Se antes era trágico, agora também é cômico. Tal declaração me lembrou do pronunciamento do ministro da Justiça, José Eduardo Cardozo, há um ano, quando classificou as prisões brasileiras como medievais: “Se fosse para cumprir muitos anos em uma prisão, em algumas prisões nossas, eu preferia morrer”.

A pergunta que nenhum jornalista formulou, na ocasião, foi a seguinte: “O senhor se elegeu deputado federal em 2002 e se reelegeu em 2006. Desde 2010, ocupa a o cargo de ministro da Justiça. Explique, por favor, o que o senhor e seu ministério fizeram durante todos estes anos para mudar esta realidade?”

Nos últimos dias, ele esteve reunido com Roseana Sarney e a cúpula do governo do Maranhão para tratar diretamente das medidas a serem tomadas para resolver o problema e, assim, evitar um pedido de intervenção no estado, que dispõe de uma estrutura com 2.219 vagas, ocupadas por 5.417 presos.

Noticia-se que o procurador-geral da República, Rodrigo Janot, está com o pedido de intervenção federal pronto para protocolar no Supremo Tribunal Federal. Penso, particularmente, que esta é a resposta constitucionalmente adequada. Ocorre que já vi este mesmo filme outras vezes…

A primeira delas, em 2008, quando o PGR pediu ao STF a intervenção federal no estado de Rondônia em face da situação de calamidade em que se encontrava o presídio Urso Branco, em Porto Velho. Não deu em nada. O processo (IF 5.129) tramita há mais de cinco anos no tribunal.

Depois disso, em 2009, no Rio Grande do Sul, quando trabalhei longamente com Lenio Streck, que oficiou ao PGR no sentido de que representasse pela intervenção federal — nos termos do artigo 34, inciso VII, da Constituição —, em razão da inoperância das autoridades locais diante da crise no sistema penitenciário gaúcho, cujo déficit de vagas superava o número de 10 mil. Desta vez, nenhuma providência foi tomada pela PGR, exceto um pedido de esclarecimento dirigido à governadora Yeda Crusius.

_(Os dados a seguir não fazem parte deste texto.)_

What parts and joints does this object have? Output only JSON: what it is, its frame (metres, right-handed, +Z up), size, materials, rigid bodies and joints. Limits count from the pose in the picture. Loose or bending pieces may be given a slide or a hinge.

Voltando ao caso do Maranhão, que certamente não é exclusivo do Maranhão — poderíamos dizer que o Maranhão é do tamanho do Brasil —, parece inacreditável como a barbárie ainda impere no interior daquilo que chamamos Estado Democrático de Direito.

Tudo indica que, de há muito, instalou-se na administração dos sistemas penitenciários, de um modo geral, um autêntico "estado de exceção", no sentido retrabalhado por Agamben. A situação pode ser resumida do seguinte modo: desde 1984 — e, portanto, desde antes da Constituição —, há uma Lei de Execução Penal segundo a qual o preso tem direito à alimentação, vestuário, saúde e educação, entre outros igualmente imprescindíveis à dignidade humana. Ocorre que, no mundo da vida, há um sistema caótico e perverso, em que o preso é tratado como homo sacer, pronto para o abate.

Agora as autoridades descobriram que a crise penitenciária resultante da superlotação dos presídios tem saída, mas depende da construção de novas unidades, da ampliação das vagas, da contratação de servidores, da capacitação de agentes, etc. Para isto, entretanto, é preciso planejamento e, sobretudo, investimentos. O problema é que, antes disso ocorrer, lamentavelmente, nos esqueceremos da crise das “cadeias do Maranhão”, assim como fizemos com tantos outras. E alguém dirá: eram apenas umas pedrinhas no meio do nosso caminho.